### Exercise objective
Repeat exactly the lines from the start of the material below up to and including the "head, turn = middle" line.

--- START OF Given material ---

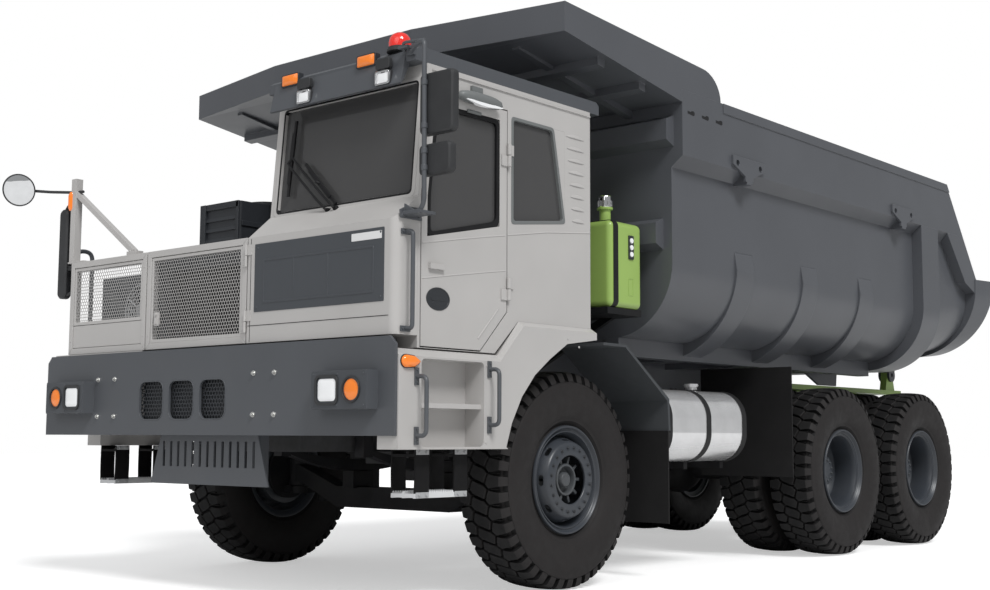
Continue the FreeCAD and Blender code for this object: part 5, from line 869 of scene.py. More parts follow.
def make_lamps(x, label, side):
    """Folded bezel over one lamp box, a white square headlamp in a black cup and a round indicator outboard."""
    middle, z = side * 1.460, LAMP_Z
    head, turn = middle - side * 0.098, middle + side * 0.112

    def bezel(inset, r):
        return about(middle, z, LAMP_HALF_Y - inset, LAMP_HALF_Z - inset, r)
    b = Build()
    b.prism(bezel(0.006, 0.016), "x", x - 0.002, x + 0.003)
    for u in (middle - LAMP_HALF_Y + 0.026, middle - side * 0.010, middle + LAMP_HALF_Y - 0.026):
        for v in (z - LAMP_HALF_Z + 0.022, z + LAMP_HALF_Z - 0.022):
            rivet(b, (x + 0.002, u, v), 0.004, 0.0080, 0.0070, 14)
    ring(b, bezel(0.002, 0.016), bezel(0.008, 0.012), on_x(x - 0.004), 0.0, 0.0075)
    b.done("%s_lamp_bezel" % label, "dark_slate", "slate_paint", bevel=0.0014)
    ring(b, about(head, z, 0.101, 0.089, 0.036), about(head, z, 0.087, 0.075, 0.030), on_x(x), 0.0, 0.012)
    ring(b, ellipse(turn, z, 0.078, 0.080), ellipse(turn, z, 0.068, 0.070), on_x(x), 0.0, 0.012)
    b.done("%s_lamp_rims" % label, "plastic", "dark_plastic", bevel=0.002)
    dome(b, about(head, z, 0.085, 0.073, 0.028), x, 0.011)
    b.done("%s_headlamp_lens" % label, "clear", "light_grey_paint", angle=50)
    dome(b, ellipse(turn, z, 0.067, 0.069), x, 0.011)
    b.done("%s_indicator_lens" % label, "orange", "light_grey_paint", angle=50)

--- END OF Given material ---

### Solution to this task
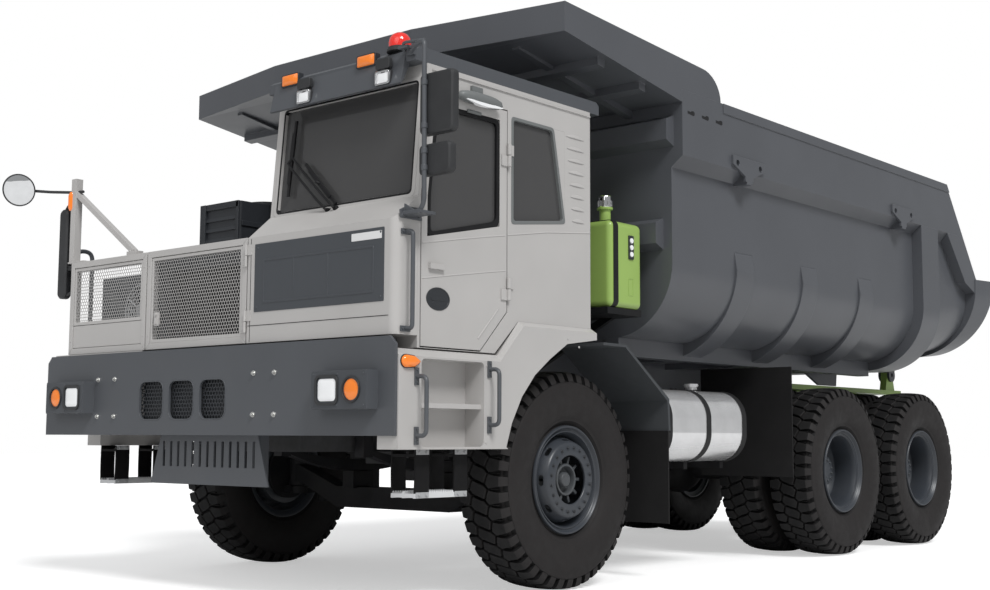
Continue the FreeCAD and Blender code for this object: part 5, from line 869 of scene.py. More parts follow.
def make_lamps(x, label, side):
    """Folded bezel over one lamp box, a white square headlamp in a black cup and a round indicator outboard."""
    middle, z = side * 1.460, LAMP_Z
    head, turn = middle - side * 0.098, middle + side * 0.112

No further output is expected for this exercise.